[Start of Data]
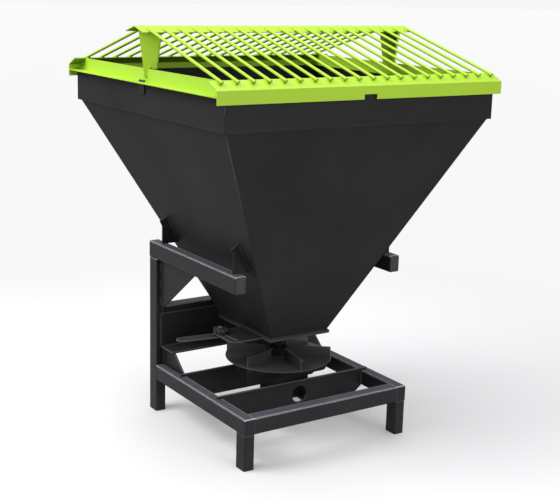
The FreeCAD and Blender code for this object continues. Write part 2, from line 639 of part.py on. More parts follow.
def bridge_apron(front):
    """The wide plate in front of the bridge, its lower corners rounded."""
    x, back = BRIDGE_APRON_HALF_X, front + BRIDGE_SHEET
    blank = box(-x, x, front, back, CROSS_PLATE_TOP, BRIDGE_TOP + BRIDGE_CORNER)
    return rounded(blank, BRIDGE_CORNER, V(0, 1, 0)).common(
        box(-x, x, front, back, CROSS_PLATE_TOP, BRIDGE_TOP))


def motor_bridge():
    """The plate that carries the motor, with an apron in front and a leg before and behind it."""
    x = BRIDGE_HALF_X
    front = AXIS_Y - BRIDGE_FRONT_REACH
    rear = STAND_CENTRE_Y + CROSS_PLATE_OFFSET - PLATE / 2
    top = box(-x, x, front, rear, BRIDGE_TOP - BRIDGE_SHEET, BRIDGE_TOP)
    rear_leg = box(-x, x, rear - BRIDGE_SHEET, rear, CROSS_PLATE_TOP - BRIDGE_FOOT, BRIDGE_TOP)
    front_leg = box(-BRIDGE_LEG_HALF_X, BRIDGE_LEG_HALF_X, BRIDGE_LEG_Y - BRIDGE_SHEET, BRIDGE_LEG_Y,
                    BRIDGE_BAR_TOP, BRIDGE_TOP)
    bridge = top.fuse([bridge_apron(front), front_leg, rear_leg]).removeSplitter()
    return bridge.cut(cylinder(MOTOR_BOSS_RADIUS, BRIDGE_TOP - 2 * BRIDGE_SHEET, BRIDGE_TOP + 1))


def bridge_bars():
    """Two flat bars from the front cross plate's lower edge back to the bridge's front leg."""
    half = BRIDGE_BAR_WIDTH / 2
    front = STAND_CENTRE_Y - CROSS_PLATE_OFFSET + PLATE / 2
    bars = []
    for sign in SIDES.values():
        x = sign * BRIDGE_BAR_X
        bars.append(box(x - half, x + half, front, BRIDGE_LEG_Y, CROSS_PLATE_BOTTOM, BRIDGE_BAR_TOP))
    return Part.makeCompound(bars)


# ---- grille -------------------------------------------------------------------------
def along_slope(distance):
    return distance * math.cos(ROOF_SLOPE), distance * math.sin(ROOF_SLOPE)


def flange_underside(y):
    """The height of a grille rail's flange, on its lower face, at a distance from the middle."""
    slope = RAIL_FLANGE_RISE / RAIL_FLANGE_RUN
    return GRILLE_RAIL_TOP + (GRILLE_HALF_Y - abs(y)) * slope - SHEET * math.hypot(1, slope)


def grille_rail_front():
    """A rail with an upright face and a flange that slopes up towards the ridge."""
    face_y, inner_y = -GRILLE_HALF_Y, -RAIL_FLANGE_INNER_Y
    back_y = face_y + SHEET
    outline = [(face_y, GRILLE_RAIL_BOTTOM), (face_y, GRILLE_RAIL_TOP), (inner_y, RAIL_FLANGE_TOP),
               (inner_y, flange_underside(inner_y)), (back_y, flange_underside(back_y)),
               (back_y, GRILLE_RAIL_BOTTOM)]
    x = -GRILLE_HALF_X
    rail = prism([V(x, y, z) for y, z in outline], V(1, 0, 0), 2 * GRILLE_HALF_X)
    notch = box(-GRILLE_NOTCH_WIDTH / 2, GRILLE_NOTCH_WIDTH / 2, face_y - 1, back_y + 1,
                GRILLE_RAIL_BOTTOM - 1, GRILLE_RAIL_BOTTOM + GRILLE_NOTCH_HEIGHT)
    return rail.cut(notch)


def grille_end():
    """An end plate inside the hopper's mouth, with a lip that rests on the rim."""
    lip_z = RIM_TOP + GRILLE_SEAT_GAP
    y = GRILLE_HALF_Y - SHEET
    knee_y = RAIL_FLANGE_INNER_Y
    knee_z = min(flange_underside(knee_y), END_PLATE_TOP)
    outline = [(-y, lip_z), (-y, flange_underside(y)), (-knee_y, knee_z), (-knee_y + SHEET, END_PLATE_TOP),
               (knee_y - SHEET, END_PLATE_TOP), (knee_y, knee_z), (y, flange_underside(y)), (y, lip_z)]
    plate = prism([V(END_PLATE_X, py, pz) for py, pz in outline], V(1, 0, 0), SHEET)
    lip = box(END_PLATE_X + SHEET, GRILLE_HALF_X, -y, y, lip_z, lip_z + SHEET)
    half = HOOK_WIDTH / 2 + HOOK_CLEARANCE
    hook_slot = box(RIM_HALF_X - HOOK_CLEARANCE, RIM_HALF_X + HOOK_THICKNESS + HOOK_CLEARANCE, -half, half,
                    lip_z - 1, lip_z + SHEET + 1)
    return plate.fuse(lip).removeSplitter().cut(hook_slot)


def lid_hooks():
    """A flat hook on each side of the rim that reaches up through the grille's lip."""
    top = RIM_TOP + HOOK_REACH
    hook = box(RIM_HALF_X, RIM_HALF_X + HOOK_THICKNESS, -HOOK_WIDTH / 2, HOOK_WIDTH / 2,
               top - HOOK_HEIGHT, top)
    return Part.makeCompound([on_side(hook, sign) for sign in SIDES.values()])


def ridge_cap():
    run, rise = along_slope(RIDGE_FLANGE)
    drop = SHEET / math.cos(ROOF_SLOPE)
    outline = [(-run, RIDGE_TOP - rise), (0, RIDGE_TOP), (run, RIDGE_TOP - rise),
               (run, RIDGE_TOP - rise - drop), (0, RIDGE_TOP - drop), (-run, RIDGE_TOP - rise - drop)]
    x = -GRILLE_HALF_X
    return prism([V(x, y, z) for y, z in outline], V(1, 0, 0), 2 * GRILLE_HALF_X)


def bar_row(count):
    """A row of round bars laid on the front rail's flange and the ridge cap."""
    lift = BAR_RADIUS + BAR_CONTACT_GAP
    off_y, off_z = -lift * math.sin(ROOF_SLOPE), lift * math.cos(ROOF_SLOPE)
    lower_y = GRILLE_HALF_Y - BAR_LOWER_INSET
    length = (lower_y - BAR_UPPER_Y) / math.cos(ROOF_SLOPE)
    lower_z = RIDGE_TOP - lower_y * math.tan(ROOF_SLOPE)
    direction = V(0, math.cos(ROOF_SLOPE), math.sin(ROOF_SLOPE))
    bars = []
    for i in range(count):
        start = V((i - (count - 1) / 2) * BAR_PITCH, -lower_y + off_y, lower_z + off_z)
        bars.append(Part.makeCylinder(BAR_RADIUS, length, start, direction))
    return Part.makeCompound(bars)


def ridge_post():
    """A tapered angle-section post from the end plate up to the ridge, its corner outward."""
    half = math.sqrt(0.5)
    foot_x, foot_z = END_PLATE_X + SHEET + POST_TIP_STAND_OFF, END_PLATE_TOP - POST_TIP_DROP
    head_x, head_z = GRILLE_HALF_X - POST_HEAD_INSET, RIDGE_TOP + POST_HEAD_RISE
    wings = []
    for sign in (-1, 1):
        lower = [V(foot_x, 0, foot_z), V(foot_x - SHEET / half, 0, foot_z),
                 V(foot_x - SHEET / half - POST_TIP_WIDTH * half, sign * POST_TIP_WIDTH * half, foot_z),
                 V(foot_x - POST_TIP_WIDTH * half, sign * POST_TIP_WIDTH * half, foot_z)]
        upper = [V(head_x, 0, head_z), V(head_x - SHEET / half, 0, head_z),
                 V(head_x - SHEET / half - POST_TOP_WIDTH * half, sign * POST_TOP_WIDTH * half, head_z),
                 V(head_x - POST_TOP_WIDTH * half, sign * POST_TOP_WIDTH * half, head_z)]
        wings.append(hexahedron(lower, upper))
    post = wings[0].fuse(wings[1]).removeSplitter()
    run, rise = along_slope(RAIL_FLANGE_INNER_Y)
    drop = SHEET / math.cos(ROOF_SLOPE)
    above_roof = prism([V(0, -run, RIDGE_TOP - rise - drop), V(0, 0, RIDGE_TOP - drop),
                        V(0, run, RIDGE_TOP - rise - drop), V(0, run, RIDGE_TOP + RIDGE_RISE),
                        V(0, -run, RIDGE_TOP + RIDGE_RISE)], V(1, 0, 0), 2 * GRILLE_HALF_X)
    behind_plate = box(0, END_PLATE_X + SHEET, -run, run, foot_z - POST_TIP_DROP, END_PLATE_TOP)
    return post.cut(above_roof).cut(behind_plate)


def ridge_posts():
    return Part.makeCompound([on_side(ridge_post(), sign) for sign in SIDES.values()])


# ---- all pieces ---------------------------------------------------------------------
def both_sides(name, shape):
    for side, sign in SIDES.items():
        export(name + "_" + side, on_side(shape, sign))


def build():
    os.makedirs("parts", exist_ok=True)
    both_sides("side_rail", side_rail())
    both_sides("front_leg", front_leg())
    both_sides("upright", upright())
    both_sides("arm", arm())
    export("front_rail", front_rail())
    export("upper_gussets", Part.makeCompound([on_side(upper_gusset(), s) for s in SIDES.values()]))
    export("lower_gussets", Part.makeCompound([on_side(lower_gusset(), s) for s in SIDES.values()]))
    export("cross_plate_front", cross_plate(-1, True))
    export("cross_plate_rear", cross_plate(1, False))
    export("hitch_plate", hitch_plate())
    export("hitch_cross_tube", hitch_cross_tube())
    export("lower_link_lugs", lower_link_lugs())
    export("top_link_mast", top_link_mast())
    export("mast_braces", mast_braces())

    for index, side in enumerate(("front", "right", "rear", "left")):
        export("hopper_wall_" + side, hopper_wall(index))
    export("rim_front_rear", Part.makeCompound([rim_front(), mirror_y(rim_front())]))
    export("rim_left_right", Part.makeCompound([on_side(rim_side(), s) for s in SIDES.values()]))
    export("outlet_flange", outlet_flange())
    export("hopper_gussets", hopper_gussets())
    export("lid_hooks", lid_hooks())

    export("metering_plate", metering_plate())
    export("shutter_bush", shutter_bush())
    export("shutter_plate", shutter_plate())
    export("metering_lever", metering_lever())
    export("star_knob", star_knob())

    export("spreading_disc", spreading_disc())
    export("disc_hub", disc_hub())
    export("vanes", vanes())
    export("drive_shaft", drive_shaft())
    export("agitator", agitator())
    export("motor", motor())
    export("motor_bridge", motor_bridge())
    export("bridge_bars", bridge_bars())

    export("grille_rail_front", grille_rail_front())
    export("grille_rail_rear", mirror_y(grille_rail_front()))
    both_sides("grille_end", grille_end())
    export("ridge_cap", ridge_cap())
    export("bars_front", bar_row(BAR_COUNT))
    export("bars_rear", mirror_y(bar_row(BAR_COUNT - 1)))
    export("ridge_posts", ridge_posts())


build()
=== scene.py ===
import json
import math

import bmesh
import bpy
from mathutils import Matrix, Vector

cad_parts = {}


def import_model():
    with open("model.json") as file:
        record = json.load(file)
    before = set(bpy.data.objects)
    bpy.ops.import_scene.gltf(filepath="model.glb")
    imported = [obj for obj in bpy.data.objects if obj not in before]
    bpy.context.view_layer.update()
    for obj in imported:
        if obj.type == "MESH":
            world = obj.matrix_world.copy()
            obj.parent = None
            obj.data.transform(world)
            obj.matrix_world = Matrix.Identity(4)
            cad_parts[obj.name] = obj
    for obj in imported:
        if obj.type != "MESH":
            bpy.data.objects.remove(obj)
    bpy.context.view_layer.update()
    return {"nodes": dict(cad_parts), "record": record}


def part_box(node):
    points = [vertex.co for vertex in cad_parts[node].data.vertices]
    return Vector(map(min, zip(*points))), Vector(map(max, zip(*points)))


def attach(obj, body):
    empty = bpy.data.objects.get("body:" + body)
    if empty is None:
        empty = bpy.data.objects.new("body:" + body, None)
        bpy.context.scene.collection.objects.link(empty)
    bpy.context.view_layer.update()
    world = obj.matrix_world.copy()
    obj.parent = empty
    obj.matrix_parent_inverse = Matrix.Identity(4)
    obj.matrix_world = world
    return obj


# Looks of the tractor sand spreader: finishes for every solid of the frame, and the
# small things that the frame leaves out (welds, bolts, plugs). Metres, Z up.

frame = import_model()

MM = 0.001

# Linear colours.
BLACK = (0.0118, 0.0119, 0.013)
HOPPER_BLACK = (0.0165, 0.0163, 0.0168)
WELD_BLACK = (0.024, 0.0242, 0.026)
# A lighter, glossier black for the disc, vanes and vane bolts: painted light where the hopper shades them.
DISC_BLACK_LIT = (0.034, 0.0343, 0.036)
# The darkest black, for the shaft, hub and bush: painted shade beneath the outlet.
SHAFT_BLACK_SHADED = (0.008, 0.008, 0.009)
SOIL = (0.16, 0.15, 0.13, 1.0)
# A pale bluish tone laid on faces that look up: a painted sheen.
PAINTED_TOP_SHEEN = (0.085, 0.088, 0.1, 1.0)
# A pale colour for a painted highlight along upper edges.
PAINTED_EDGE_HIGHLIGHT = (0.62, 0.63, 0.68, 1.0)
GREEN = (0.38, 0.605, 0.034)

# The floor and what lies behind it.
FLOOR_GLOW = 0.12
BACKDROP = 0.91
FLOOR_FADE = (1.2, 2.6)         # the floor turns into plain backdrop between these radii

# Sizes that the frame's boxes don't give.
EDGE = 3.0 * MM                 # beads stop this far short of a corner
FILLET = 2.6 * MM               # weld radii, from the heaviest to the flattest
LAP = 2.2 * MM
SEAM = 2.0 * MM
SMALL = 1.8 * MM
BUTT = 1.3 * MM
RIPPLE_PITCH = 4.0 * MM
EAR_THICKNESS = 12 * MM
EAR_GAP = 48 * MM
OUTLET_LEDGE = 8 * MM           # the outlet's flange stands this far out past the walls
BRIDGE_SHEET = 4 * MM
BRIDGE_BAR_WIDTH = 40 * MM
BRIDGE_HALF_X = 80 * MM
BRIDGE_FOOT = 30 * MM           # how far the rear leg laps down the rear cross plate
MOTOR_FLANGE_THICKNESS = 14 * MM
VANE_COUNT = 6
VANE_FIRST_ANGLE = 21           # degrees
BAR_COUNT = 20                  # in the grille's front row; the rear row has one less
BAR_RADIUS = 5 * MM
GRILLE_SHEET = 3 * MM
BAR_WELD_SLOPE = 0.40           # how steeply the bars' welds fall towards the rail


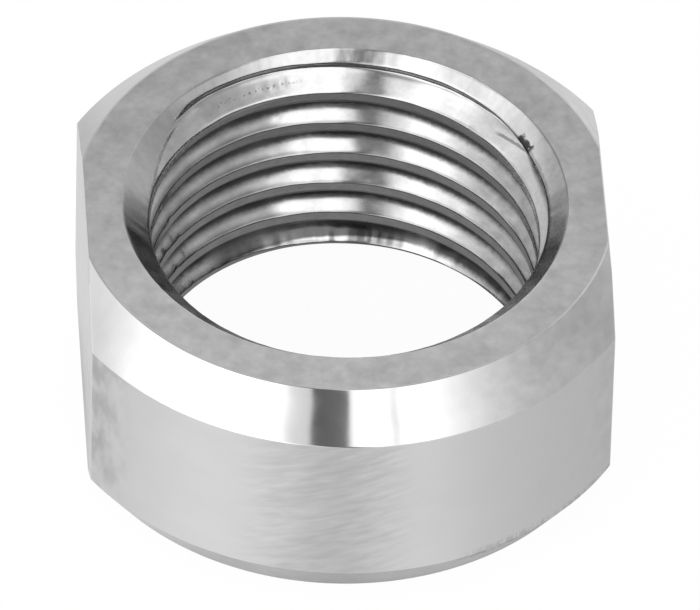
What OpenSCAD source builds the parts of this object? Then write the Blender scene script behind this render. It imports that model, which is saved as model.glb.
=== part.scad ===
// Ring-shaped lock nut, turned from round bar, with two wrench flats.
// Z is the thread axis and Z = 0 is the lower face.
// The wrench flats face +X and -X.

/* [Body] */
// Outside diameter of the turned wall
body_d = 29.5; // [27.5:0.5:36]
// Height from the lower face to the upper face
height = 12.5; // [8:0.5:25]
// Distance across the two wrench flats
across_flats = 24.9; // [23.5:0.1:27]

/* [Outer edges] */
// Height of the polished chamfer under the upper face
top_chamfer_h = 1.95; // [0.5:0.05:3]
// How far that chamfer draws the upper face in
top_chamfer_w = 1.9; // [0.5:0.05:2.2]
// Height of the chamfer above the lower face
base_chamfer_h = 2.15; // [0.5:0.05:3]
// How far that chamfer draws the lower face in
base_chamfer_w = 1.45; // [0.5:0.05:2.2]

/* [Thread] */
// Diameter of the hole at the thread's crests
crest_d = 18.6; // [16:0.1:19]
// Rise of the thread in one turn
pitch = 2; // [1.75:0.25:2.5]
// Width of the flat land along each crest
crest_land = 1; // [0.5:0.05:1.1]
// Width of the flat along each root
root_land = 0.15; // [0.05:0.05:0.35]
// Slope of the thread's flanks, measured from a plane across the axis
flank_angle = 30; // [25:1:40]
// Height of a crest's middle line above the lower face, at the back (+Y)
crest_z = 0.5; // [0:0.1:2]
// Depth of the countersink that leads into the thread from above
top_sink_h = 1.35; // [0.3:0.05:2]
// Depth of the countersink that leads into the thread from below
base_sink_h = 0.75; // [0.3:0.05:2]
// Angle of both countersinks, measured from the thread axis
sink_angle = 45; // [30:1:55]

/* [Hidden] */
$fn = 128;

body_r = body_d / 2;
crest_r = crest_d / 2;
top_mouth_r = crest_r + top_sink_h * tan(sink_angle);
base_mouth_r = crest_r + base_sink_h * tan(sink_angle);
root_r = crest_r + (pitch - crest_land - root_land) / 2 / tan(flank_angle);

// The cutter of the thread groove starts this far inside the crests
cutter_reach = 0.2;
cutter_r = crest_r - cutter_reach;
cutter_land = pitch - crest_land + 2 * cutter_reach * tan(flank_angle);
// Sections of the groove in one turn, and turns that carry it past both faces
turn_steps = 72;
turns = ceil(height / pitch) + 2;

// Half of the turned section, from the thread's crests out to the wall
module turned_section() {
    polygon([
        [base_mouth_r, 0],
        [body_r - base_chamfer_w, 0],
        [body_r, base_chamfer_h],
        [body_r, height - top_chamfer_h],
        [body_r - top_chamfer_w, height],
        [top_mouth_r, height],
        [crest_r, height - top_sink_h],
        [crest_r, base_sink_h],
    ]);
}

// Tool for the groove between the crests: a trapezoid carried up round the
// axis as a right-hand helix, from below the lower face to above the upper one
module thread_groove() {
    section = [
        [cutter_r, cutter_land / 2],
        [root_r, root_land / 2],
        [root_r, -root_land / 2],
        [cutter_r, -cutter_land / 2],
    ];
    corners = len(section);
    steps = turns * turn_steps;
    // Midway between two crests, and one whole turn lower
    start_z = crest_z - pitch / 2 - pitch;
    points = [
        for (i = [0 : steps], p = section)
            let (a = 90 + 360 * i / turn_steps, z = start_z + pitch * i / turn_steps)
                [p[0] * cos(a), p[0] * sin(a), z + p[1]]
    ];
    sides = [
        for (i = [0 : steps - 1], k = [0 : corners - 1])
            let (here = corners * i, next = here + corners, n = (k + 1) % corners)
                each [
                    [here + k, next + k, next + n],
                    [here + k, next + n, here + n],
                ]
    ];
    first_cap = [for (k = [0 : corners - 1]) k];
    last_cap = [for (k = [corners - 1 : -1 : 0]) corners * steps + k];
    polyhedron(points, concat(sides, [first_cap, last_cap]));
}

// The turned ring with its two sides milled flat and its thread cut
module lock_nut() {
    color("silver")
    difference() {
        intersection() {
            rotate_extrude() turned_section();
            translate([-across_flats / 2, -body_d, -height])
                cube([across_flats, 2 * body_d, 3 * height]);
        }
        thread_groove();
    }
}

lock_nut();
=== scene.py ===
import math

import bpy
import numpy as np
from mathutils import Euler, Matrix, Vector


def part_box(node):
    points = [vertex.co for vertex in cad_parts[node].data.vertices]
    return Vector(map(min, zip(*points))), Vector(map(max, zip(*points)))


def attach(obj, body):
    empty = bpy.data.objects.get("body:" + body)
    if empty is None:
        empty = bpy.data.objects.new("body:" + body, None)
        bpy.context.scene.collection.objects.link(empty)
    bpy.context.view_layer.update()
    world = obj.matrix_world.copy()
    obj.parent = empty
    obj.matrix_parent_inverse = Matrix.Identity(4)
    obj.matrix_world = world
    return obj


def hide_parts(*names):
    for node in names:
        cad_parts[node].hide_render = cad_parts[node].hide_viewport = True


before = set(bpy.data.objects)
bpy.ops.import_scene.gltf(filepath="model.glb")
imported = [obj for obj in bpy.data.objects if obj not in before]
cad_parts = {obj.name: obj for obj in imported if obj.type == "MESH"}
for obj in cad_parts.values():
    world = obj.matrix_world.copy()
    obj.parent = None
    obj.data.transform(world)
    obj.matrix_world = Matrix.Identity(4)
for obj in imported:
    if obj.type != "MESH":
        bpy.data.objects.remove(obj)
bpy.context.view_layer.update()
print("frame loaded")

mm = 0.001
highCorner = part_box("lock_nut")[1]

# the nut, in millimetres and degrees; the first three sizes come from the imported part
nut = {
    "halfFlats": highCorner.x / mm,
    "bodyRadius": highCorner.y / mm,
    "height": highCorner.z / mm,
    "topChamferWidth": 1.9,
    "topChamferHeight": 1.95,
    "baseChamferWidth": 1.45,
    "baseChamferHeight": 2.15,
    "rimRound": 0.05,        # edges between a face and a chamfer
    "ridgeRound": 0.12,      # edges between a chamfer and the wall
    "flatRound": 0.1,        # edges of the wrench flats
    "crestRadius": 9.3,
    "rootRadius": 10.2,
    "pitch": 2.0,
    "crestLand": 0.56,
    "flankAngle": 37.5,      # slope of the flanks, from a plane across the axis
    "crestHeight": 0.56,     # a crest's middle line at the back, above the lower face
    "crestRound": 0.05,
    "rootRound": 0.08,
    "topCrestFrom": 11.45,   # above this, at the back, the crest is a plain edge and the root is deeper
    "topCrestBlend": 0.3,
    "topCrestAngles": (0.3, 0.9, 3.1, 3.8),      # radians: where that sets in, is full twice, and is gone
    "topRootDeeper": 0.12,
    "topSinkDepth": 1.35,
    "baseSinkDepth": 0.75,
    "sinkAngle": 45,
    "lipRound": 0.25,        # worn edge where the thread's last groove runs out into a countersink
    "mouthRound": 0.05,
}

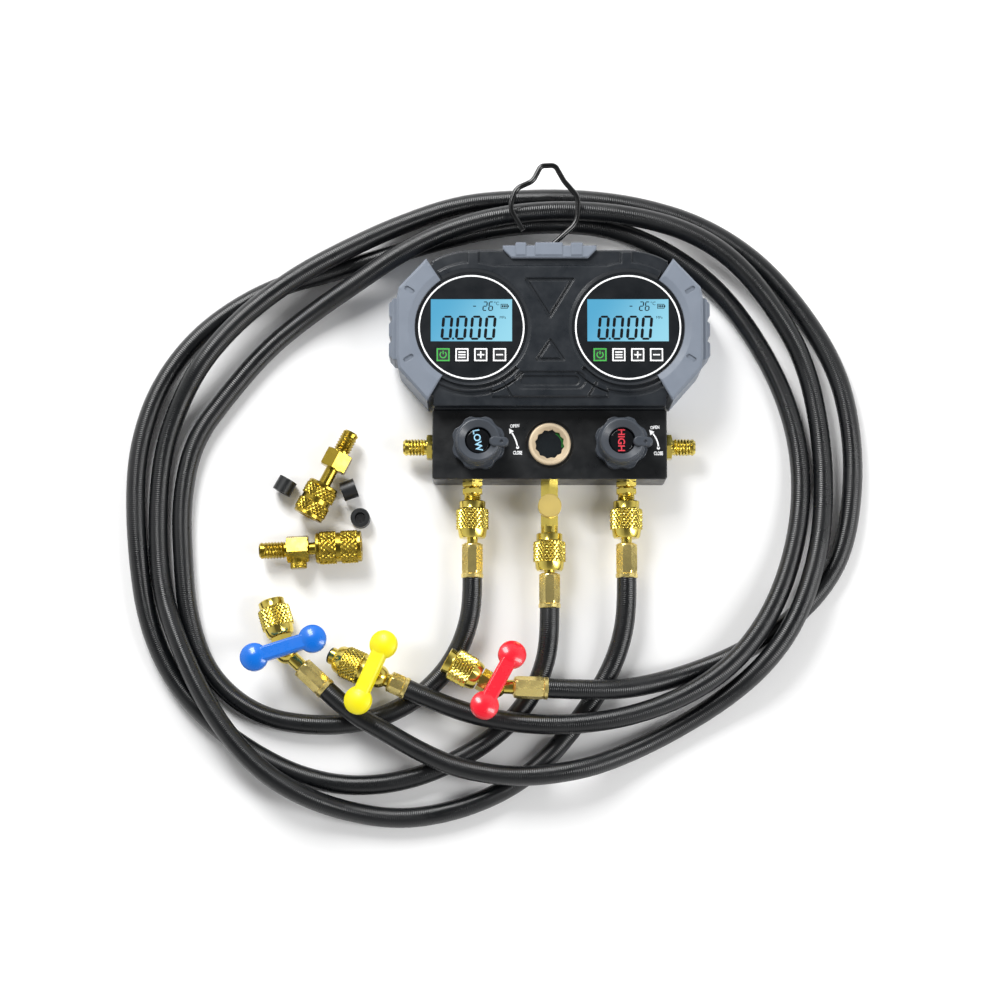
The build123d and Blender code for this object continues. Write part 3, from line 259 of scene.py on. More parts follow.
[End of Data]
* [The task]:
Print exactly the run of lines that starts at the line with "What OpenSCAD source" and ends at the line with "base_chamfer_w = 1.45; // [0.5:0.05:2.2]". Leave out every other line.

* [Answer below]:
What OpenSCAD source builds the parts of this object? Then write the Blender scene script behind this render. It imports that model, which is saved as model.glb.
=== part.scad ===
// Ring-shaped lock nut, turned from round bar, with two wrench flats.
// Z is the thread axis and Z = 0 is the lower face.
// The wrench flats face +X and -X.

/* [Body] */
// Outside diameter of the turned wall
body_d = 29.5; // [27.5:0.5:36]
// Height from the lower face to the upper face
height = 12.5; // [8:0.5:25]
// Distance across the two wrench flats
across_flats = 24.9; // [23.5:0.1:27]

/* [Outer edges] */
// Height of the polished chamfer under the upper face
top_chamfer_h = 1.95; // [0.5:0.05:3]
// How far that chamfer draws the upper face in
top_chamfer_w = 1.9; // [0.5:0.05:2.2]
// Height of the chamfer above the lower face
base_chamfer_h = 2.15; // [0.5:0.05:3]
// How far that chamfer draws the lower face in
base_chamfer_w = 1.45; // [0.5:0.05:2.2]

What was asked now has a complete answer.